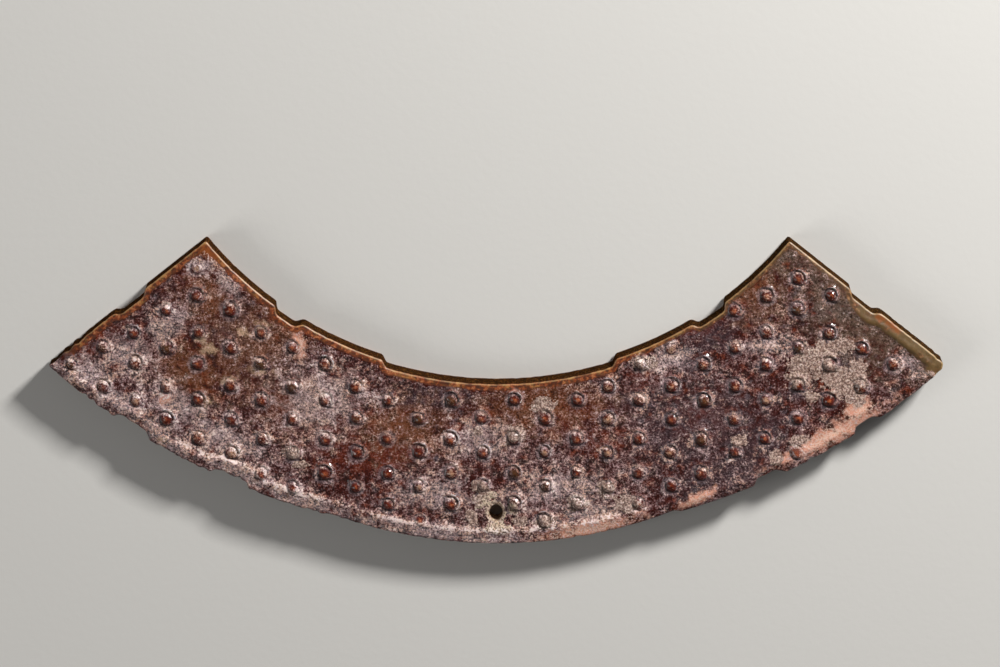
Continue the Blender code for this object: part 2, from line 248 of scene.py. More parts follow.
# The stains, in the order they are laid on: what each is measured by, what breaks up its rim and by how
# much, from and to, its colour or its two colours, and its strength.
STAINS = (
    ("broad", "cloud", 1.0, 0.9, 1.1, "#38140f", 0.8),
    ("russet", "clump", 2.0, 1.15, 1.6, "#702c16", 0.75),
    ("frosted", "fleck", 0.0, 1.5, 1.76, "#7e5250", 0.8),
    ("tone", "cloud", 0.6, 0.86, 0.98, "#8c3e1e", 0.5),
    ("tone", "cloud", -0.6, 0.16, 0.08, "#2c1a14", 0.6),
    ("tone", "grit", -1.0, -0.08, -0.2, "#86747c", 0.5),
    ("slate", "clump", 2.0, 1.2, 1.7, "#4c4046", 0.5),
    ("ochre", "clump", 2.5, 1.5, 2.2, "#8e5632", 0.55),
    ("olive", "clump", 2.5, 1.3, 2.2, "#7e6856", 0.6),
    ("frost", "clump", 2.0, 1.3, 1.9, "#a89696", 0.6),
    ("halo", "clump", 2.5, 1.5, 2.5, "#8e7e82", 0.45),
    ("fleck", "grit", 0.5, 0.69, 0.59, "#1c0c0a", 0.7),
    ("tan", "clump", 2.0, 1.45, 2.0, "#cfac88", 0.75),
    ("salmon", "clump", 2.0, 1.35, 1.85, "#e4a086", 0.92),
    ("salmon", "fleck", 3.0, 2.1, 2.5, "#e6c8b4", 0.7),
    ("bead", "grit", 0.5, 0.38, 0.6, "#601e10", 0.85),
    ("bead", "grit", 2.5, 1.9, 2.4, "#b0603c", 0.85),
    ("olive core", "fleck", 1.5, 1.0, 1.4, "#4a341c", 0.75),
    ("pale core", "fleck", 2.4, 1.7, 2.0, "#cba486", 0.6),
    ("bead", "fleck", -2.0, 0.1, 0.3, "#1e0a08", 0.7),
    ("band", "grit", 1.0, 0.75, 1.5, "#5a2a10", 0.95),
    ("band", "grit", 3.0, 2.4, 2.7, "#9c4416", 0.75),
    ("band", "clump", 3.0, 2.5, 2.95, "#bc8446", 0.6),
    ("dim band", "clump", 1.0, 0.7, 1.7, "#5c482e", 0.85),
    ("band", "grit", -3.0, -0.4, -0.15, "#34160a", 0.6),
    ("band", "grit", 3.0, 2.6, 2.95, "#c8986a", 0.5),
    ("olive band", "clump", 2.5, 1.5, 2.5, "#685230", 0.85),
    ("olive band", "cloud", 2.0, 1.8, 2.3, "#5e441e", 0.6),
    ("ember", "grit", 1.0, 0.9, 1.4, "#8c4814", 0.8),
    ("edge line", "clump", 2.5, 1.6, 2.4, "#b4925e", 0.6),
    ("frosted", "fleck", 0.0, 1.77, 1.88, ("#c09a98", "#d8a488"), 0.85),
    ("pitted", "grit", 0.5, 0.68, 0.58, "#2a1614", 0.6),
    ("tail", "fleck", 1.0, 1.0, 1.35, "#cab0ae", 0.7),
    ("warm tail", "fleck", 2.0, 1.3, 1.8, "#96543a", 0.75),
    ("tail", "fleck", 0.6, 1.0, 1.15, "#f2e6e4", 0.85),
    ("wall", "grit", 1.0, 0.9, 1.3, "#22160b", 0.95),
    ("wall", "fleck", 2.0, 2.1, 2.3, "#865424", 0.6),
    ("crusted", "grit", 1.0, 0.8, 1.4, "#a48476", 0.95),
    ("crusted", "grit", 3.0, 2.5, 2.85, "#c8a898", 0.6),
    ("hole crust", "grit", 2.0, 1.7, 2.3, "#f4deba", 0.9),
    ("crusted", "fleck", -2.5, -0.24, -0.08, "#4a2e24", 0.8),
    ("crusted", "fleck", 2.5, 2.3, 2.5, "#e8cebe", 0.8),
    ("frosted", "fleck", 0.0, 1.92, 2.02, "#f6e0d8", 0.85),
    ("sparkling", "clump", 0.5, 0.93, 1.0, "#f2e4de", 0.75),
    ("groove", "grit", 1.2, 1.0, 1.5, "#180706", 0.65),
)

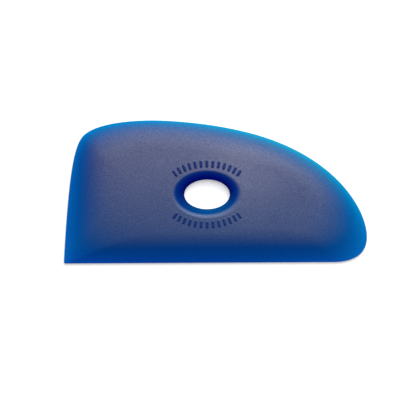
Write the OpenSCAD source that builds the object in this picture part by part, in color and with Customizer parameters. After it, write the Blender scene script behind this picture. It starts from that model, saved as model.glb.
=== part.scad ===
// Pottery rib: one cast slab of soft translucent polymer for shaping and smoothing clay.
// It lies on its flat back. The heel corner is at the left, the nose at the right,
// the straight edge runs along the front and the curved back along the rear.

/* [Overall size] */
// Length from the heel corner to the tip of the nose
rib_length = 107.95; // [96:0.05:125]
// Width from the straight edge to the crown of the curved back
rib_width = 50.8; // [46:0.05:60]
// Thickness at the top of the domed face, without the grip bars
rib_thickness = 6.35; // [5.5:0.05:9]

/* [Nose] */
// Distance from the tip of the nose back to the end of the straight edge
nose_reach = 11.93; // [9:0.01:15]
// Height of the tip of the nose above the straight edge
nose_rise = 9.03; // [7:0.01:12]
// How full the nose is where it leaves the straight edge
nose_pull_front = 5; // [3:0.05:7]
// How full the nose is just below its tip
nose_pull_below = 7.54; // [5:0.01:8.5]
// How full the nose is just above its tip
nose_pull_above = 8.36; // [5:0.01:12]

/* [Curved back] */
// Distance from the tip of the nose to the steady middle of the back
back_from_nose = 34.06; // [28:0.01:38]
// Drop from the crown to the steady middle of the back
back_below_crown = 6.99; // [5.5:0.01:9]
// Slope of the back at its steady middle, in degrees
back_slope = 20; // [17:0.1:24]
// How far the steady middle reaches towards the nose
back_pull_nose = 27.01; // [20:0.01:30]
// How far the steady middle reaches towards the crown
back_pull_crown = 16.76; // [12:0.01:19]
// Distance from the heel corner to the crown
crown_from_heel = 30.97; // [26:0.01:36]
// How flat the crown is on its nose side
crown_pull_nose = 7.57; // [4:0.01:12]
// How flat the crown is on its heel side
crown_pull_heel = 4.45; // [3:0.01:8]

/* [Shoulder, side and heel] */
// Distance from the heel corner to the middle of the rounded shoulder
shoulder_from_heel = 6.8; // [5:0.01:9]
// Drop from the crown to the middle of the rounded shoulder
shoulder_below_crown = 5.77; // [4.5:0.01:7.5]
// Slope of the shoulder at its middle, in degrees
shoulder_slope = 50.56; // [44:0.01:56]
// How full the shoulder is towards the crown
shoulder_pull_crown = 6.93; // [4:0.01:9]
// How full the shoulder is towards the side
shoulder_pull_side = 4.92; // [3:0.01:7]
// Lean of the short side at the heel, in degrees from square
side_lean = 3.46; // [1:0.01:6]
// How long the side stays almost straight above the heel
side_pull = 30; // [20:0.1:32]
// Radius of the heel corner
heel_round = 0.7; // [0.3:0.05:2]

/* [Bevel] */
// Thickness of the thin edge all round
edge_thickness = 1.2; // [0.8:0.05:2]
// Rounding under the thin edge
foot_round = 0.3; // [0.1:0.05:0.5]
// Width of the bevel along the straight edge
bevel_front = 10.3; // [8:0.1:11]
// Width of the bevel along the short side
bevel_side = 17.4; // [13:0.1:19]
// Width of the bevel along the curved back
bevel_back = 8; // [6:0.1:11]
// Width of the bevel at the shoulder
bevel_shoulder = 11.5; // [9:0.1:13]
// Width of the bevel at the tip of the nose
bevel_nose = 20; // [16:0.1:22]
// How much sooner than the straight edge the bevel's inner line turns into the nose
bevel_nose_back = 12; // [9:0.1:14]
// How much higher than the tip of the nose the bevel's inner line has its tip
bevel_nose_lift = 8.5; // [7:0.1:10]
// Rounding of the bevel's inner line above the heel corner
bevel_heel_round = 11; // [8:0.1:13]
// How strongly the bevel curves: 1 is a plain chamfer, 2 a parabola
bevel_curve = 3; // [2:0.1:4]
// How far the rounding of the bevel runs on over the face, in widths of the bevel
bevel_spread = 1.35; // [1:0.05:1.5]

/* [Domed face] */
// Fall of the domed face from its top to a line through the ends
dome_fall_length = 1.4; // [0.5:0.1:2.5]
// Fall of the domed face from its top to a line through the long edges
dome_fall_width = 2.3; // [0.5:0.1:3]

/* [Finger hole] */
// Distance from the heel corner to the middle of the hole
hole_from_heel = 51.1; // [42:0.1:60]
// Distance from the straight edge to the middle of the hole
hole_from_edge = 24.35; // [22:0.05:28]
// Length of the oval hole
hole_length = 16.2; // [13:0.1:20]
// Width of the oval hole
hole_width = 10.5; // [8:0.1:13]
// How far the rounded mouth of the hole spreads beyond its ends
mouth_length = 4.2; // [2:0.1:5]
// How far the rounded mouth of the hole spreads beyond its long sides
mouth_width = 3.3; // [2:0.1:4]
// Depth of the rounded mouth
mouth_depth = 3.8; // [2:0.1:4.5]
// How steeply the mouth sets off from the face at its rim, in degrees
mouth_start = 9; // [5:1:40]

/* [Grip bars] */
// Number of grip bars in each of the two rows
bar_count = 13; // [5:1:17]
// Length of a grip bar, across its row
bar_length = 2.4; // [1.5:0.1:3]
// Width of a grip bar
bar_width = 0.7; // [0.5:0.05:1]
// Height of a grip bar above the domed face
bar_height = 0.3; // [0.2:0.05:0.5]
// Distance from the ends of the hole to the line of the bars
bar_gap_length = 7.6; // [6.5:0.1:9]
// Distance from the long sides of the hole to the line of the bars
bar_gap_width = 5.5; // [5:0.1:7]
// Angle that each row of bars spans round the hole, in degrees
bar_span = 92; // [60:1:120]

/* [Hidden] */

// Numbers of steps along each stretch of the outline and across the face
steps_straight = 10;
steps_nose = 14;
steps_back_low = 22;
steps_back_high = 12;
steps_shoulder = 12;
steps_side = 10;
steps_heel = 5;
steps_bevel = 10;
steps_dome = 5;
steps_mouth = 8;
// Facets round the oval hole and round the ends of a grip bar
facets_hole = 96;
facets_bar = 16;
// Share of the radius at which a cubic curve stands in for a quarter circle
arc_pull = 0.55;
// Shares by which the pulls shorten towards the bevel's inner line, in tight bends and in gentle ones
tight_shortening = 0.5;
gentle_shortening = 0.12;
// Share of each half length of the oval rim at a point between its ends and its long sides
diagonal_share = 0.7;
// Spare length of a cutter past a face, so that the cut is clean
cut_spare = 1;

// Where the middle of the hole and the top of the dome are
hole_middle = [hole_from_heel, hole_from_edge];

// A direction in the plane of the rib
function heading(angle) = [cos(angle), sin(angle)];

// The point or value at a share of the way from the first to the second
function between(a, b, share) = a + (b - a) * share;

// Points along a straight stretch, without its last one
function straight(a, b, steps) = [for (i = [0 : steps - 1]) between(a, b, i / steps)];

// A point of a cubic curve through four control points
function cubic(a, b, c, d, t) =
    pow(1 - t, 3) * a + 3 * pow(1 - t, 2) * t * b + 3 * (1 - t) * t * t * c + pow(t, 3) * d;

// Points along a bend that leaves one point at a heading and meets the next at another,
// without its last one. A longer pull keeps the bend closer to its heading there.
function bend(a, a_heading, a_pull, b, b_heading, b_pull, steps) =
    [for (i = [0 : steps - 1])
        cubic(a, a + a_pull * heading(a_heading), b - b_pull * heading(b_heading), b, i / steps)];

// The closed outline, counter-clockwise from the heel: at 0 the thin edge, at 1 the bevel's inner line,
// and between them the lines that the bevel passes through
function rib_outline(inner) =
    let (
        lean = 90 - side_lean * (1 - inner),
        corner = inner * [bevel_side, bevel_front],
        heel = between(heel_round, bevel_heel_round, inner),
        front_start = corner + [heel, 0],
        front_end = [rib_length - nose_reach - inner * bevel_nose_back, corner[1]],
        tip = [rib_length - inner * bevel_nose, nose_rise + inner * bevel_nose_lift],
        back_middle = [rib_length - back_from_nose, rib_width - back_below_crown]
            + inner * bevel_back * heading(270 - back_slope),
        crown = [crown_from_heel, rib_width - inner * bevel_back],
        shoulder_middle = [shoulder_from_heel, rib_width - shoulder_below_crown]
            + inner * bevel_shoulder * heading(270 + shoulder_slope),
        side_foot = corner + heel * heading(lean),
        tight = 1 - inner * tight_shortening,
        gentle = 1 - inner * gentle_shortening
    )
    concat(
        straight(front_start, front_end, steps_straight),
        bend(front_end, 0, nose_pull_front * tight, tip, 90, nose_pull_below * tight, steps_nose),
        bend(tip, 90, nose_pull_above * tight,
             back_middle, 180 - back_slope, back_pull_nose * gentle, steps_back_low),
        bend(back_middle, 180 - back_slope, back_pull_crown * gentle,
             crown, 180, crown_pull_nose * gentle, steps_back_high),
        bend(crown, 180, crown_pull_heel * gentle,
             shoulder_middle, 180 + shoulder_slope, shoulder_pull_crown * tight, steps_shoulder),
        bend(shoulder_middle, 180 + shoulder_slope, shoulder_pull_side * tight,
             side_foot, 180 + lean, side_pull * tight, steps_side),
        bend(side_foot, 180 + lean, arc_pull * heel, front_start, 0, arc_pull * heel, steps_heel)
    );

edge_line = rib_outline(0);
inner_line = rib_outline(1);
points_round = len(edge_line);
lowest_x = min([for (p = edge_line) p[0]]);
middle_x = (lowest_x + max([for (p = edge_line) p[0]])) / 2;
middle_y = rib_width / 2;

// Height of the domed face over a point of the plan
function dome(p) =
    rib_thickness
    - dome_fall_length * pow((p[0] - hole_middle[0]) / (rib_length / 2), 2)
    - dome_fall_width * pow((p[1] - hole_middle[1]) / (rib_width / 2), 2);

// Height of the face over a point of the plan, seen from one point of the thin edge and the point
// of the bevel's inner line that belongs to it: the rounding rises to the dome and then dies out
function face(p, outer, inner) =
    let (share = min(1, norm(p - outer) / (norm(inner - outer) * bevel_spread)))
    between(edge_thickness, dome(p), 1 - pow(1 - share, bevel_curve));

// Rings of points from the flat back, round the thin edge, up the bevel and over the dome
function ring_level(share, z) = [for (p = rib_outline(share)) concat(p, z)];
function ring_bevel(share) =
    let (line = rib_outline(share))
    [for (i = [0 : points_round - 1]) concat(line[i], face(line[i], edge_line[i], inner_line[i]))];
function ring_dome(share) =
    [for (i = [0 : points_round - 1])
        let (p = between(inner_line[i], hole_middle, share))
        concat(p, face(p, edge_line[i], inner_line[i]))];

rings = concat(
    [ring_level(foot_round / bevel_front, 0), ring_level(0, foot_round), ring_level(0, edge_thickness)],
    [for (j = [1 : steps_bevel]) ring_bevel(j / steps_bevel)],
    [for (j = [1 : steps_dome]) ring_dome(j / (steps_dome + 1))]
);
ring_total = len(rings);
body_points = concat([for (r = rings) for (p = r) p],
                     [concat(hole_middle, 0), concat(hole_middle, dome(hole_middle))]);
back_point = ring_total * points_round;
top_point = back_point + 1;

// Corner number of a ring, counted round and round
function corner_at(ring, i) = ring * points_round + i % points_round;

body_faces = concat(
    [for (i = [0 : points_round - 1]) [corner_at(0, i), corner_at(0, i + 1), back_point]],
    [for (r = [0 : ring_total - 2]) for (i = [0 : points_round - 1])
        [corner_at(r, i), corner_at(r + 1, i), corner_at(r + 1, i + 1)]],
    [for (r = [0 : ring_total - 2]) for (i = [0 : points_round - 1])
        [corner_at(r, i), corner_at(r + 1, i + 1), corner_at(r, i + 1)]],
    [for (i = [0 : points_round - 1])
        [corner_at(ring_total - 1, i), top_point, corner_at(ring_total - 1, i + 1)]]
);

// The solid slab, before the hole is cut
module slab() {
    polyhedron(points = body_points, faces = body_faces);
}

// The straight oval wall of the finger hole
module hole_wall() {
    translate([hole_middle[0], hole_middle[1], -cut_spare])
        scale([hole_length / 2, hole_width / 2, 1])
            cylinder(h = rib_thickness + 2 * cut_spare, r = 1, $fn = facets_hole);
}

// The rounded mouth: a funnel whose wall is upright below and leans outwards as it rises to the face
module hole_mouth() {
    outer_length = hole_length / 2 + mouth_length;
    outer_width = hole_width / 2 + mouth_width;
    throat = hole_width / 2 / outer_width;
    rim_height = dome(hole_middle + diagonal_share * [outer_length, outer_width]);
    wall = [for (j = [0 : steps_mouth])
        let (turn = between(90, mouth_start, j / steps_mouth))
        let (reach = (sin(turn) - sin(mouth_start)) / (1 - sin(mouth_start)))
        let (drop = (cos(mouth_start) - cos(turn)) / cos(mouth_start))
        [between(1, throat, reach), mouth_depth * (1 - drop)]];
    flare = 1 + cut_spare * (1 - throat) * (1 + sin(mouth_start)) / (sin(mouth_start) * mouth_depth);
    above = mouth_depth + cut_spare;
    translate([hole_middle[0], hole_middle[1], rim_height - mouth_depth])
        scale([outer_length, outer_width, 1])
            rotate_extrude($fn = facets_hole)
                polygon(concat([[0, 0]], wall, [[flare, above], [0, above]]));
}

// One raised grip bar with round ends, standing across its row
module grip_bar(angle) {
    half_length = hole_length / 2 + bar_gap_length;
    half_width = hole_width / 2 + bar_gap_width;
    at = hole_middle + [half_length * cos(angle), half_width * sin(angle)];
    turn = atan2(half_length * sin(angle), half_width * cos(angle));
    reach = (bar_length - bar_width) / 2;
    translate([at[0], at[1], rib_thickness / 2])
        rotate(turn)
            linear_extrude(dome(at) + bar_height - rib_thickness / 2)
                union() {
                    square([2 * reach, bar_width], center = true);
                    translate([reach, 0])
                        circle(d = bar_width, $fn = facets_bar);
                    translate([-reach, 0])
                        circle(d = bar_width, $fn = facets_bar);
                }
}

module grip_bars() {
    for (row = [90, 270])
        for (i = [0 : bar_count - 1])
            grip_bar(row + bar_span * (i / (bar_count - 1) - 0.5));
}

module rib_body() {
    color([0.06, 0.16, 0.5])
        translate([-middle_x, -middle_y, 0]) {
            difference() {
                slab();
                hole_wall();
                hole_mouth();
            }
            grip_bars();
        }
}

rib_body();
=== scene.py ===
# %% [markdown]
# A potter's rib, cast in one piece from a soft, translucent blue polymer.
#
# The real tool is a single slab: a thin edge all round, a broad rounding, a gently domed face and an
# oval finger hole with a polished mouth. So there is one main piece to make here, and it has to
# carry the whole picture: its outline, the way its thickness falls to the edge, and a body that is
# bright where it is thin and frosted where it is thick. The lesson starts with the camera and a way
# to write trees of nodes. Then come the outline, the skin, the finish, and the light.

# %% Load the frame
import math

import bpy
from mathutils import Matrix, Vector


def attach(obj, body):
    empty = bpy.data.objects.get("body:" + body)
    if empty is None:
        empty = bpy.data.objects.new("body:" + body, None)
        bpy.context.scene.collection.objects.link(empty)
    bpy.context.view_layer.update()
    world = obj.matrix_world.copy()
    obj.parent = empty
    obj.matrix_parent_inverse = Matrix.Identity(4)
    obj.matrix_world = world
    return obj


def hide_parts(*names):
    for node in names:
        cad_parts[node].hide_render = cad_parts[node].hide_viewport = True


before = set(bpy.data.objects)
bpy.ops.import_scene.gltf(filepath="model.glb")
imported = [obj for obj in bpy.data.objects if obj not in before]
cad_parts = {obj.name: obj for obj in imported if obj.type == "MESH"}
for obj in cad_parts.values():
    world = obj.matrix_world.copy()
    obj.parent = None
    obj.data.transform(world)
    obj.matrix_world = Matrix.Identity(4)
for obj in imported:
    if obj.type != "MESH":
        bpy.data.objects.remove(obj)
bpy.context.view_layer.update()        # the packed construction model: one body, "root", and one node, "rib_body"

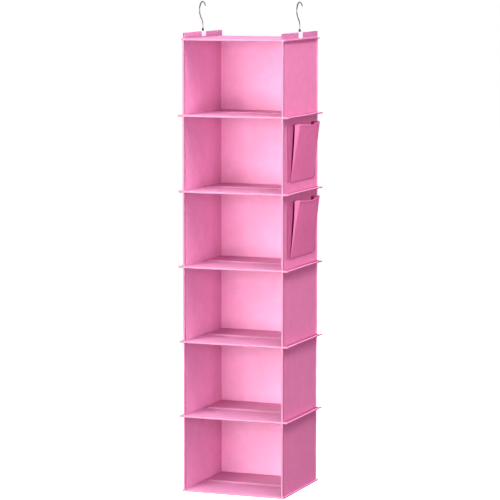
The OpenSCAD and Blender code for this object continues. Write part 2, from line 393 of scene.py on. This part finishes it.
def chrome(name):
    """Bright chrome with faint drawing marks and fingerprints in its gloss."""
    n = Nodes(name)
    place = n.place()
    smear = n.noise(n.scaled(place, (120,) * 3), 4, 0.6)
    scratch = n.noise(n.scaled(place, (2600, 420, 900)), 3, 0.6)
    n.colour(smear, (0.5, 0.51, 0.53), (0.66, 0.67, 0.69))
    n.roughness(n.weigh((smear, 0.8), (scratch, 0.4)), 0.05, 0.16)
    n.bump(scratch, 0.006 * MM, 0.5)
    n.set(Metallic=1.0)
    return n.material


def brushed(name, dark, light, metallic):
    """Pressed sheet steel, brushed one way."""
    n = Nodes(name)
    place = n.place()
    grain = n.noise(n.scaled(place, (3800, 110, 3800)), 4, 0.65)
    smear = n.noise(n.scaled(place, (160,) * 3), 3, 0.5)
    n.colour(n.weigh((grain, 0.7), (smear, 0.5)), dark, light)
    n.roughness(n.weigh((grain, 0.6), (smear, 0.5)), 0.26, 0.44)
    n.bump(grain, 0.02 * MM, 0.6)
    n.set(Metallic=metallic)
    return n.material


cloth_deck = non_woven("deck_cloth", (0.6, 0.26, 0.43))
cloth_panel = non_woven("panel_cloth", (0.71, 0.235, 0.4))
cloth_inner = non_woven("inner_cloth", (0.68, 0.315, 0.475))
cloth_back = non_woven("back_cloth", (0.8, 0.335, 0.525))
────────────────
**EXERCISE INSTRUCTIONS:**
Within the listing above, locate the line containing "hole_wall();" and the line containing "obj.parent = empty". Reproduce those two lines and all lines between them exactly, with nothing added.

**THE REPLY:**
                hole_wall();
                hole_mouth();
            }
            grip_bars();
        }
}

rib_body();
=== scene.py ===
# %% [markdown]
# A potter's rib, cast in one piece from a soft, translucent blue polymer.
#
# The real tool is a single slab: a thin edge all round, a broad rounding, a gently domed face and an
# oval finger hole with a polished mouth. So there is one main piece to make here, and it has to
# carry the whole picture: its outline, the way its thickness falls to the edge, and a body that is
# bright where it is thin and frosted where it is thick. The lesson starts with the camera and a way
# to write trees of nodes. Then come the outline, the skin, the finish, and the light.

# %% Load the frame
import math

import bpy
from mathutils import Matrix, Vector


def attach(obj, body):
    empty = bpy.data.objects.get("body:" + body)
    if empty is None:
        empty = bpy.data.objects.new("body:" + body, None)
        bpy.context.scene.collection.objects.link(empty)
    bpy.context.view_layer.update()
    world = obj.matrix_world.copy()
    obj.parent = empty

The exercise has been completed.